Red Mound, an Archeology Thriller With a Huge Payoff

The Bottom Line: Red Mound digs up dread by inches, then delivers a shocking finale that readers won’t soon forget.

B.D. Smith’s Red Mound opens with an archaeological mystery already sealed in dread. Centuries before the main action, a temple mound in the lower Mississippi Valley, in what is now eastern Arkansas, is ritually sealed, its central chamber protected by ceremony and clean white sand. When the novel shifts to the 1960s, University of Michigan undergraduate Josh joins an archaeology field crew bound for Hamblin’s Fort, Arkansas.

What begins as a summer excavation quickly goes awry. Soon the crew is shadowed by a wounded black dog with an ugly history. During the previous field season, the crew chief, known as Boss Man, drunkenly shot the animal. Cecelia, one of the crew’s most unpredictable presences, insists that a menacing dark red energy vortex is rising from the temple mound.

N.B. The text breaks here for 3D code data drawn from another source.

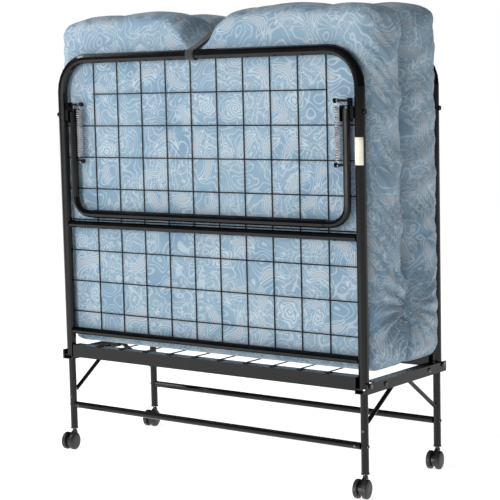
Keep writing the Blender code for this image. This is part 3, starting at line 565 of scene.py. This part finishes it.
for side in sides:
    for hand in ("left", "right"):
        swing = joints[f"{side}_spring_swing_{hand}"]
        pin = Vector(swing["pos_m"])
        name = f"{side}_leg_spring_{hand}"
        coil = bake(name, coil_tree,
                    {"Coil Length": spring_length - 2 * hook_run, "Coil Radius": 0.0083,
                     "Turns": 21.0, "Wire Radius": spring_wire},
                    f"{side}_spring_{hand}",
                    Matrix.Translation(pin - Vector((0, 0, spring_length - hook_run))))
        bm = bmesh.new()
        bm.from_mesh(coil.data)
        start = len(bm.verts)
        hook_curve(bm, 0.0, 1, 0.0048)
        hook_curve(bm, -spring_length, -1, 0.0048)
        bm.verts.ensure_lookup_table()
        for v in bm.verts[start:]:
            v.co += pin
        bmesh.ops.recalc_face_normals(bm, faces=bm.faces[:])
        bm.to_mesh(coil.data)
        bm.free()
        smooth(coil, 60)
        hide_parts(f"{side}_spring_{hand}")
        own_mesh(coil)

# ---------------------------------------------------------------- casters
# Twin-wheel furniture casters, moulded in black nylon, with a plated stem pushed into a plastic
# socket in each leg.
nylon = Finish("caster_nylon")
place = nylon.coords()
grain = nylon.noise(place, 600.0, 3.0)
mottle = nylon.noise(place, 30.0, 2.0)
nylon.feed(Base_Color=nylon.blend(mottle.ramp(0.3, 0.7), (0.010, 0.010, 0.011),
                                  (0.018, 0.018, 0.020)),
           Roughness=mottle * 0.15 + 0.28, Normal=nylon.bump(grain, 0.00015, 0.35))
tread = Finish("caster_tread")
place = tread.coords()
scrape = tread.noise(place, 90.0, 4.0, 0.65)
tread.feed(Base_Color=tread.blend(scrape.ramp(0.35, 0.75), (0.012, 0.012, 0.013),
                                  (0.035, 0.034, 0.033)),
           Roughness=scrape * 0.25 + 0.33,
           Normal=tread.bump(tread.noise(place, 500.0, 3.0), 0.0002, 0.4))
for corner in corners:
    coat(nylon, f"caster_body_{corner}", f"caster_socket_{corner}")
    coat(tread, f"caster_wheels_{corner}")

# A plated sleeve shows on each stem, between the caster's collar and the socket.
plated = Finish("plated_stem", Metallic=1.0)
place = plated.coords()
streak = plated.noise(place, 120.0, 2.0)
plated.feed(Base_Color=plated.blend(streak.ramp(0.3, 0.7), (0.62, 0.62, 0.63), (0.80, 0.80, 0.80)),
            Roughness=streak * 0.15 + 0.14,
            Normal=plated.bump(plated.noise(place, 900.0), 0.0001, 0.25))
for corner in corners:
    post = Vector(joints[f"caster_swivel_{corner}"]["pos_m"])
    socket_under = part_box(f"caster_socket_{corner}")[0][2]
    bm = bmesh.new()
    rings = []
    for z, r in ((-0.0040, 0.0042), (-0.0037, 0.0047), (-0.0030, 0.0050), (-0.0022, 0.0045),
                 (-0.0006, 0.0045), (-0.0003, 0.0042)):
        rings.append([bm.verts.new((post.x + r * math.cos(math.radians(22.5 * k)),
                                    post.y + r * math.sin(math.radians(22.5 * k)),
                                    socket_under + z))
                      for k in range(16)])
    for a, b in zip(rings, rings[1:]):
        for k in range(16):
            n = (k + 1) % 16
            bm.faces.new((a[k], a[n], b[n], b[k]))
    bm.faces.new(list(reversed(rings[0])))
    bm.faces.new(rings[-1])
    mesh = bpy.data.meshes.new(f"stem_sleeve_{corner}")
    bm.to_mesh(mesh)
    bm.free()
    mesh.materials.append(plated.material)
    sleeve = bpy.data.objects.new(f"stem_sleeve_{corner}", mesh)
    scene.collection.objects.link(sleeve)
    smooth(sleeve, 40)
    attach(sleeve, f"caster_{corner}")

# ---------------------------------------------------------------- mattress
# One foam mattress in light blue damask ticking, folded in a U between the decks. The foam is
# pinched to a valley where the strap pulls over the top, and gathers where it bends below.
ticking = Finish("ticking_damask", Sheen_Weight=0.15, Sheen_Roughness=0.4)
flat_map = ticking.node("ShaderNodeUVMap", uv_map="cloth")


def warped(amount, scale, detail=1.0):
    """The cloth's own map, pushed about so that lines on it curl."""
    push = ticking.node("ShaderNodeTexNoise", {"Vector": flat_map, "Scale": scale,
                                               "Detail": detail}, output="Color")
    push = ticking.node("ShaderNodeVectorMath", [push, (0.5, 0.5, 0.5)], operation="SUBTRACT")
    push = ticking.node("ShaderNodeVectorMath", [push, (amount, amount, 0.0)],
                        operation="MULTIPLY")
    return ticking.node("ShaderNodeVectorMath", [flat_map, push], operation="ADD")


curled = warped(0.045, 11.0)
tight = warped(0.020, 30.0)


def motifs(pushed, scale):
    """One spot in each of many cells: its luck, and the way from it across and up."""
    cell = ticking.node("ShaderNodeTexVoronoi", {"Vector": pushed, "Scale": scale,
                                                 "Randomness": 0.85},
                        voronoi_dimensions="2D", output="Distance")
    luck = ticking.node("ShaderNodeSeparateColor", [cell.part("Color")], output=0)
    arm = ticking.node("ShaderNodeVectorMath", [pushed, cell.part("Position")],
                       operation="SUBTRACT")
    x = ticking.node("ShaderNodeSeparateXYZ", [arm], output=0)
    return luck, luck.part("Green"), arm, x, x.part("Y")


# Bent leaves, each with a cream heart and two echo lines round it.
spin, chance, arm, x, y = motifs(curled, 13.0)
turn_cos = (spin * 6.28).maths("COSINE")
turn_sin = (spin * 6.28).maths("SINE")
along = x * turn_cos + y * turn_sin
bend = y * turn_cos - x * turn_sin - along * along * 15.0
leaf = along * along * 1300.0 + bend * bend * 24000.0
has_leaf = chance.ramp(0.40, 0.42)
cream = leaf.ramp(1.0, 0.7) * has_leaf
rims = leaf.ramp(1.1, 1.4) * leaf.ramp(2.6, 2.2) + leaf.ramp(4.0, 4.6) * leaf.ramp(7.0, 6.2) * 0.7
off_leaf = 1.0 - leaf.ramp(3.2, 2.6) * has_leaf
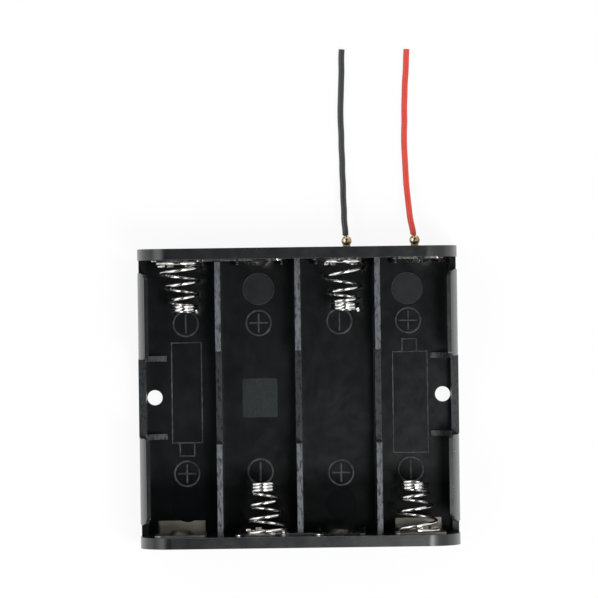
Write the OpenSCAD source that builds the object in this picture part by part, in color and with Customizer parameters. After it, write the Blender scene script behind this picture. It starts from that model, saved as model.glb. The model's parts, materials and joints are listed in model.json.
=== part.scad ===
// Flat holder for four cylindrical cells lying side by side, wired in series by its contacts.
// Origin: centre of the housing's underside. X runs across the bays, Y towards the leads, Z up.
// Bays are numbered 0 to 3 from -X to +X, and lengths are in millimetres.

/* [Cells] */
// Diameter of the cell that a bay takes
cell_d = 14.4; // [13.6:0.1:15.4]
// Length of the cell
cell_len = 50.5; // [46:0.1:54]
// Play of the cell across its bay
cell_play = 0.1; // [0.05:0.05:0.5]

/* [Housing] */
// Thickness of the floor
floor_t = 1.2; // [1:0.1:2]
// Thickness of the end walls
end_wall_t = 2.2; // [1.6:0.1:3]
// Height of the end walls
end_wall_h = 15.3; // [14:0.1:18]
// Radius of the end walls' upper corners
corner_r = 6.35; // [4:0.05:8]
// Thickness of a side arm beside the middle of the cell
side_wall_t = 0.6; // [0.5:0.05:1.5]
// Thickness of a partition at its top
partition_t = 1.1; // [0.9:0.05:1.6]
// Thickness that a partition gains down to the floor
partition_draft = 0.3; // [0:0.05:0.5]
// Height of a partition's end stretches
partition_h = 10.8; // [9:0.1:12.5]
// Height of a partition's middle stretch
partition_low_h = 6.8; // [4:0.1:8]
// Length of a partition's middle stretch
partition_low_len = 17.8; // [10:0.1:30]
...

Is the temple mound a ceremonial space, a burial place, evidence of far-reaching cultural influence, or something that was sealed for darker reasons?

Although it does not unfold like a conventional thriller, Red Mound is a slow-burn archaeological suspense novel in which every new find feels dangerous. Rather than centering on a single protagonist, Red Mound unfolds as an ensemble story, with Josh serving as the reader’s early point of entry into the crew and the site. As the dig progresses, the narrative energy shifts among Denny, Boss Man, Dolores, Cecelia, Bopper and others, making the excavation itself the story’s true center of gravity. The book also has no single villain in the conventional sense. Eary on, the book’s primary suspense is driven by professional rivalry, local corruption, pothunters and unstable leadership. It has the machinery of a field investigation, the atmosphere of folk horror, and the ensemble volatility of a workplace thriller. 

There’s a huge payoff, however, waiting for patient readers, as the story builds to something much larger than an academic dispute. Red Mound will appeal to readers who like mysteries built from setting, character conflict, and accumulating dread rather than a single neat puzzle.